▸ **SOURCE EXCERPT**:
* Start *

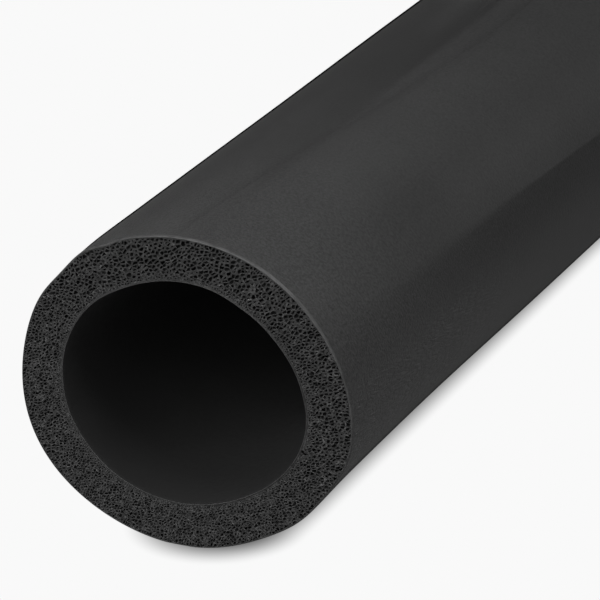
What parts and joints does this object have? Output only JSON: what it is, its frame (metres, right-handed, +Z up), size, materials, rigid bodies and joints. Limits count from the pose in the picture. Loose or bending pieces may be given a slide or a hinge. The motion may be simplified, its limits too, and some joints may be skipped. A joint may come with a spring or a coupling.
{
  "type": "pipe insulation tube",
  "caption": "Straight black rubber-foam tube that lags a pipe: a thick soft wall around an open bore, cut square at both ends and slightly oval where it lies.",
  "frame": {"origin": "on the axis of the bore, at the middle of the tube's length", "axes": "+Y along the bore, +Z up as the tube lies on a floor, +X across its wider half-width"},
  "size_m": [0.0688, 1, 0.063],
  "materials": {
    "rubber_foam": "matt black closed-cell rubber foam with a smooth extruded skin; the cut ends show open cells"
  },
  "bodies": {
    "root": {"foam_tube": "rubber_foam"}
  },
  "joints": []
}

* End *

▸ **WHAT IS EXPECTED**: From the listing above, collect each line in which the string "frame" appears.

▸ **SOLUTION FOR THIS EXERCISE**:
What parts and joints does this object have? Output only JSON: what it is, its frame (metres, right-handed, +Z up), size, materials, rigid bodies and joints. Limits count from the pose in the picture. Loose or bending pieces may be given a slide or a hinge. The motion may be simplified, its limits too, and some joints may be skipped. A joint may come with a spring or a coupling.
  "frame": {"origin": "on the axis of the bore, at the middle of the tube's length", "axes": "+Y along the bore, +Z up as the tube lies on a floor, +X across its wider half-width"},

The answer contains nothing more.